Melepas stigma memang bukan urusan gampang, apalagi itu diproduksi dan direproduksi oleh tangan “gelap” subuah rezim kekuasaan.
Dalam lembaran teori, stigma diperlihatkan sebagai sesuatu yang melampaui fakta. Artinya, ia sudah meninggalkan fakta asalinya dan bergerak membangun realitasnya sendiri –sebuah realitas “semu” yang dikesankan seolah-olah menjadi realitas nyata. Dan di balik itu, ia menciptakan nilai kebenarannya sendiri agar eksistensinya tak tersentuh untuk menjamin kelanggengannya.
Selain itu, stigma memang tak pernah menyediakan ruang klarifikasi. Nilai fakta empirik menjadi tak penting lagi, karena yang dimainkan adalah simbol dan citra, negatif. Itu sebabnya, kenapa sebuah stigma memiliki kekuatan supra-dahsyat, yang sulit dihilangkan.
Mungkin penjelasan mengenai stigma di atas masih hambar, karena hanya mengawang-ngawang di level teoritis, tapi coba tanyakan saja kepada para eks tahanan politik 1965 (eks tapol ’65) di Sulawesi Tengah yang merasakan langsung bagaimana hebatnya belitan stigma itu. Susah-payah mereka melepasnya hingga di usianya yang tua, tapi banyak yang sia-sia.

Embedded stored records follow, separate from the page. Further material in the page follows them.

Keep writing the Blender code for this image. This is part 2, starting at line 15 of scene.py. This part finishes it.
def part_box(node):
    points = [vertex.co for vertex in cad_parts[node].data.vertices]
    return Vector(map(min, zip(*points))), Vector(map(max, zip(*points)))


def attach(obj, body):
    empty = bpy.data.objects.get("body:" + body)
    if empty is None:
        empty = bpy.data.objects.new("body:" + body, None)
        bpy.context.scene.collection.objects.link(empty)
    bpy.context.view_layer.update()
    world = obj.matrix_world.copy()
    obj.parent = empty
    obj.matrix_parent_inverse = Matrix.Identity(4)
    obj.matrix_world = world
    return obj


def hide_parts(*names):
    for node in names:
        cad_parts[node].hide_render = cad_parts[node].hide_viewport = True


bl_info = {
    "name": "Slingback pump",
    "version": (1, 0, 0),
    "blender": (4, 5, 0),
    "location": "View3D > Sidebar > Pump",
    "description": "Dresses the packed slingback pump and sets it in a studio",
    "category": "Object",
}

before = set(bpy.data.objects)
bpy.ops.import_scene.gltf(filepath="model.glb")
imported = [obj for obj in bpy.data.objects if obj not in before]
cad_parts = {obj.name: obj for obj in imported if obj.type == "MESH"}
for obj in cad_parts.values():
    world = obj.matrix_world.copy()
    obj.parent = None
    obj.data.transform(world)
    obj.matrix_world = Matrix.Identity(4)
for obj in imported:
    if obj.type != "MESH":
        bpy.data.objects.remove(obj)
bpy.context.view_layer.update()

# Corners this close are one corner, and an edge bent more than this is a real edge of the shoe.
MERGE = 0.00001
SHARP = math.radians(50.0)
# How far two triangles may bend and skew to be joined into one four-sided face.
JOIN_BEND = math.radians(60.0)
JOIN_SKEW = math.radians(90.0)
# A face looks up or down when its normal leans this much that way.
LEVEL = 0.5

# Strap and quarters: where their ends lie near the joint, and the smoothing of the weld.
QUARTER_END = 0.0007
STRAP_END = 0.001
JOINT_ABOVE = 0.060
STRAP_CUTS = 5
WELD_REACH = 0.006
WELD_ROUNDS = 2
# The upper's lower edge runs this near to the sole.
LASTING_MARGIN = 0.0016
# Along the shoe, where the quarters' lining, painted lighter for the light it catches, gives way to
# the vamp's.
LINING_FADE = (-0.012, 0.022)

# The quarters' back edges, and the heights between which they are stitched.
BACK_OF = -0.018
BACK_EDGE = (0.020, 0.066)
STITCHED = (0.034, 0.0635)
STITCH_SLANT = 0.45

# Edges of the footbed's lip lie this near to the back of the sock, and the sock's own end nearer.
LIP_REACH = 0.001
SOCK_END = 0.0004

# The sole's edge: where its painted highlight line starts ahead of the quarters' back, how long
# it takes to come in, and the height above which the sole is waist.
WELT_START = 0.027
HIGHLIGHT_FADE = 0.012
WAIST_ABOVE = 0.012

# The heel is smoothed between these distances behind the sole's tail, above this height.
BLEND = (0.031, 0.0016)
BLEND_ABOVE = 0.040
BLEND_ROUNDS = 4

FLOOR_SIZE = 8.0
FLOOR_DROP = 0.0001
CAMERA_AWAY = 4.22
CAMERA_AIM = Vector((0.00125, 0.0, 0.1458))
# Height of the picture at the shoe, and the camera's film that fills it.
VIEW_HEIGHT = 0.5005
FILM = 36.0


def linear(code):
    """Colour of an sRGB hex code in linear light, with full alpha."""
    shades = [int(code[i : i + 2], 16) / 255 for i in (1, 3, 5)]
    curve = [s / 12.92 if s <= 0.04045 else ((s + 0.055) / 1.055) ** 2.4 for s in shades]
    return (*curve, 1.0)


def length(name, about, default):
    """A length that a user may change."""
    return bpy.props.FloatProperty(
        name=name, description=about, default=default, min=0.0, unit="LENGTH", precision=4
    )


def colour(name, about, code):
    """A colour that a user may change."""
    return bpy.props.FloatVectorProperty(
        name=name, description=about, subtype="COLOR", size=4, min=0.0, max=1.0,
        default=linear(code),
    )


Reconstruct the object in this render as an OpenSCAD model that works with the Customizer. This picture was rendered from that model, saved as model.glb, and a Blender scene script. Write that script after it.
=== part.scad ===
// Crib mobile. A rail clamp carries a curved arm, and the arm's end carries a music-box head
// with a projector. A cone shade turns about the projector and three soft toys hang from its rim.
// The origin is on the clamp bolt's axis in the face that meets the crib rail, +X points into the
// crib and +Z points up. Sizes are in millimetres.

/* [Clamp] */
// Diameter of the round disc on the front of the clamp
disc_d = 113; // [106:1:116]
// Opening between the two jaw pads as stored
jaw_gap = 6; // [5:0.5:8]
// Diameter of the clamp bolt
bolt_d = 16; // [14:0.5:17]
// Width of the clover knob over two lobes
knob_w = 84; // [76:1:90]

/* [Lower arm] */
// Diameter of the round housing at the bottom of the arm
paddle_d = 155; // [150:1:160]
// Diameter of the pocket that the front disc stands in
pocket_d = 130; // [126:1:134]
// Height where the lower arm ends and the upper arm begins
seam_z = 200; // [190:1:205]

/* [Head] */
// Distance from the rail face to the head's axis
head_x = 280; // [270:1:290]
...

Nasib para eks tapol ’65 ini benar-benar tragis. Sudah mengalami berbagai siksaan dan pemaksaan selama di penjara, ketika keluar pun masih harus menghadapi stigma negatif dari masyarakat di kehidupan keseharian mereka saat ini. Padahal menurut data yang ada, kebanyakan dari mereka adalah korban salah tangkap dari kebringasan penguasa saat itu. Tapi lagi-lagi, stigma memang tak mengenal dan menyediakan ruang klarifikasi.